What to work on:
Copy each line of the listing below exactly.

Collected material:
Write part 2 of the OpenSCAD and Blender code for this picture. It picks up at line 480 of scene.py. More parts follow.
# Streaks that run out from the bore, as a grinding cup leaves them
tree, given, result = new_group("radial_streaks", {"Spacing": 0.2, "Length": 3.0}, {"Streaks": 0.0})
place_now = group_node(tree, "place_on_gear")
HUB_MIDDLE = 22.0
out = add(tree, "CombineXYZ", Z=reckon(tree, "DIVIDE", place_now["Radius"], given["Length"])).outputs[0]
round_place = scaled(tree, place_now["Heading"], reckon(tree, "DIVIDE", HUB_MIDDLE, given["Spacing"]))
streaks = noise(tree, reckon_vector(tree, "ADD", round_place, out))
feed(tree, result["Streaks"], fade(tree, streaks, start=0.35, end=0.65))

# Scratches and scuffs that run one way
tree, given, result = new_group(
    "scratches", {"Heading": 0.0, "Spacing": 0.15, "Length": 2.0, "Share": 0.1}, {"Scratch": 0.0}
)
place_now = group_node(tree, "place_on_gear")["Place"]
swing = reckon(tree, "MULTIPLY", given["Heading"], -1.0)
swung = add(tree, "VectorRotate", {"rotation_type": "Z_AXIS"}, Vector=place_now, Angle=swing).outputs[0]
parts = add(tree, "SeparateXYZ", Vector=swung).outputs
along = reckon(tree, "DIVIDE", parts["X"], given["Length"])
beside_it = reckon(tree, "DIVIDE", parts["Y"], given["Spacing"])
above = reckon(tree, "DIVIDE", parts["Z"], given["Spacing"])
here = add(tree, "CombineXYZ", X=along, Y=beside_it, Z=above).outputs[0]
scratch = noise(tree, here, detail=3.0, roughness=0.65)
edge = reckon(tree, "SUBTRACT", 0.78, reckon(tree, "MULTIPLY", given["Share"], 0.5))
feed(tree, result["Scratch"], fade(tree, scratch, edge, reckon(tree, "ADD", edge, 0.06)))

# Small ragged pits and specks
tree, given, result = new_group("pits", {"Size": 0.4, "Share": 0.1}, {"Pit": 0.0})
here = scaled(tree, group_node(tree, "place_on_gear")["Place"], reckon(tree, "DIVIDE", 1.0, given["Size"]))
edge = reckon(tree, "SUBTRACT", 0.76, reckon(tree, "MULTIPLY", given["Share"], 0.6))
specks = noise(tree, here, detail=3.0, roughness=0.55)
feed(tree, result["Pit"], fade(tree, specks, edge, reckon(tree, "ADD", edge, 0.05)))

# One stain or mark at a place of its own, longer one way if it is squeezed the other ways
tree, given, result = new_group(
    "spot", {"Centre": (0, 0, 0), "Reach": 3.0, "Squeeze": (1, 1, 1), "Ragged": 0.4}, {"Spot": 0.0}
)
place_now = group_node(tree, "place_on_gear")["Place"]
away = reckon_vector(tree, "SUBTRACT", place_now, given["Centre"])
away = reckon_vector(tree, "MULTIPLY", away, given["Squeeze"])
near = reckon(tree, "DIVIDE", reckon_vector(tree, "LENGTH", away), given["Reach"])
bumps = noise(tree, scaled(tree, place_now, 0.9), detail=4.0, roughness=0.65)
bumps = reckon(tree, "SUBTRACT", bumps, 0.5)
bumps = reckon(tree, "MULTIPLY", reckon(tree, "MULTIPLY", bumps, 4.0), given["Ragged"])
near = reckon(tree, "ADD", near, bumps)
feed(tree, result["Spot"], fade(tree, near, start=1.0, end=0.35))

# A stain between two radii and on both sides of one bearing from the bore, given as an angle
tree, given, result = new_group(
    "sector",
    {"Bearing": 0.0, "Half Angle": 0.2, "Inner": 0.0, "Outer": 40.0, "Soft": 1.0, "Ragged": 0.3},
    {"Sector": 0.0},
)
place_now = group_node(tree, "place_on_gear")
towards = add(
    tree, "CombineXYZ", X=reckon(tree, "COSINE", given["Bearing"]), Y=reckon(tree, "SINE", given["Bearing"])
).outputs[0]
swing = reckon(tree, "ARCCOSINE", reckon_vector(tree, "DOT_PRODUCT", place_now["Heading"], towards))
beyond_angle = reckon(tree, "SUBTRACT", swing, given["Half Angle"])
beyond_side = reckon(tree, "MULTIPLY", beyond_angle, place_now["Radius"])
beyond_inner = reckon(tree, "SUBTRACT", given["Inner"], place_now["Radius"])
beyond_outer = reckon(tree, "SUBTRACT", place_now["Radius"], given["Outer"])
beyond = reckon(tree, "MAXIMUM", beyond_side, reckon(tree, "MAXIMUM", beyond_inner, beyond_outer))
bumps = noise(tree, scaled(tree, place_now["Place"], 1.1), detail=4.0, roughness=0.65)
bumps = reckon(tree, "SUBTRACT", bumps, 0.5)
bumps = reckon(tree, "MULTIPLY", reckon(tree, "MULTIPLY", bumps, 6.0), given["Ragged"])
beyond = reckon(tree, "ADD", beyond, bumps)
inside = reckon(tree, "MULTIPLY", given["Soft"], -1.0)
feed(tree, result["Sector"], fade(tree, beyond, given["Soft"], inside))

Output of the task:
Write part 2 of the OpenSCAD and Blender code for this picture. It picks up at line 480 of scene.py. More parts follow.
# Streaks that run out from the bore, as a grinding cup leaves them
tree, given, result = new_group("radial_streaks", {"Spacing": 0.2, "Length": 3.0}, {"Streaks": 0.0})
place_now = group_node(tree, "place_on_gear")
HUB_MIDDLE = 22.0
out = add(tree, "CombineXYZ", Z=reckon(tree, "DIVIDE", place_now["Radius"], given["Length"])).outputs[0]
round_place = scaled(tree, place_now["Heading"], reckon(tree, "DIVIDE", HUB_MIDDLE, given["Spacing"]))
streaks = noise(tree, reckon_vector(tree, "ADD", round_place, out))
feed(tree, result["Streaks"], fade(tree, streaks, start=0.35, end=0.65))

# Scratches and scuffs that run one way
tree, given, result = new_group(
    "scratches", {"Heading": 0.0, "Spacing": 0.15, "Length": 2.0, "Share": 0.1}, {"Scratch": 0.0}
)
place_now = group_node(tree, "place_on_gear")["Place"]
swing = reckon(tree, "MULTIPLY", given["Heading"], -1.0)
swung = add(tree, "VectorRotate", {"rotation_type": "Z_AXIS"}, Vector=place_now, Angle=swing).outputs[0]
parts = add(tree, "SeparateXYZ", Vector=swung).outputs
along = reckon(tree, "DIVIDE", parts["X"], given["Length"])
beside_it = reckon(tree, "DIVIDE", parts["Y"], given["Spacing"])
above = reckon(tree, "DIVIDE", parts["Z"], given["Spacing"])
here = add(tree, "CombineXYZ", X=along, Y=beside_it, Z=above).outputs[0]
scratch = noise(tree, here, detail=3.0, roughness=0.65)
edge = reckon(tree, "SUBTRACT", 0.78, reckon(tree, "MULTIPLY", given["Share"], 0.5))
feed(tree, result["Scratch"], fade(tree, scratch, edge, reckon(tree, "ADD", edge, 0.06)))

# Small ragged pits and specks
tree, given, result = new_group("pits", {"Size": 0.4, "Share": 0.1}, {"Pit": 0.0})
here = scaled(tree, group_node(tree, "place_on_gear")["Place"], reckon(tree, "DIVIDE", 1.0, given["Size"]))
edge = reckon(tree, "SUBTRACT", 0.76, reckon(tree, "MULTIPLY", given["Share"], 0.6))
specks = noise(tree, here, detail=3.0, roughness=0.55)
feed(tree, result["Pit"], fade(tree, specks, edge, reckon(tree, "ADD", edge, 0.05)))

# One stain or mark at a place of its own, longer one way if it is squeezed the other ways
tree, given, result = new_group(
    "spot", {"Centre": (0, 0, 0), "Reach": 3.0, "Squeeze": (1, 1, 1), "Ragged": 0.4}, {"Spot": 0.0}
)
place_now = group_node(tree, "place_on_gear")["Place"]
away = reckon_vector(tree, "SUBTRACT", place_now, given["Centre"])
away = reckon_vector(tree, "MULTIPLY", away, given["Squeeze"])
near = reckon(tree, "DIVIDE", reckon_vector(tree, "LENGTH", away), given["Reach"])
bumps = noise(tree, scaled(tree, place_now, 0.9), detail=4.0, roughness=0.65)
bumps = reckon(tree, "SUBTRACT", bumps, 0.5)
bumps = reckon(tree, "MULTIPLY", reckon(tree, "MULTIPLY", bumps, 4.0), given["Ragged"])
near = reckon(tree, "ADD", near, bumps)
feed(tree, result["Spot"], fade(tree, near, start=1.0, end=0.35))

# A stain between two radii and on both sides of one bearing from the bore, given as an angle
tree, given, result = new_group(
    "sector",
    {"Bearing": 0.0, "Half Angle": 0.2, "Inner": 0.0, "Outer": 40.0, "Soft": 1.0, "Ragged": 0.3},
    {"Sector": 0.0},
)
place_now = group_node(tree, "place_on_gear")
towards = add(
    tree, "CombineXYZ", X=reckon(tree, "COSINE", given["Bearing"]), Y=reckon(tree, "SINE", given["Bearing"])
).outputs[0]
swing = reckon(tree, "ARCCOSINE", reckon_vector(tree, "DOT_PRODUCT", place_now["Heading"], towards))
beyond_angle = reckon(tree, "SUBTRACT", swing, given["Half Angle"])
beyond_side = reckon(tree, "MULTIPLY", beyond_angle, place_now["Radius"])
beyond_inner = reckon(tree, "SUBTRACT", given["Inner"], place_now["Radius"])
beyond_outer = reckon(tree, "SUBTRACT", place_now["Radius"], given["Outer"])
beyond = reckon(tree, "MAXIMUM", beyond_side, reckon(tree, "MAXIMUM", beyond_inner, beyond_outer))
bumps = noise(tree, scaled(tree, place_now["Place"], 1.1), detail=4.0, roughness=0.65)
bumps = reckon(tree, "SUBTRACT", bumps, 0.5)
bumps = reckon(tree, "MULTIPLY", reckon(tree, "MULTIPLY", bumps, 6.0), given["Ragged"])
beyond = reckon(tree, "ADD", beyond, bumps)
inside = reckon(tree, "MULTIPLY", given["Soft"], -1.0)
feed(tree, result["Sector"], fade(tree, beyond, given["Soft"], inside))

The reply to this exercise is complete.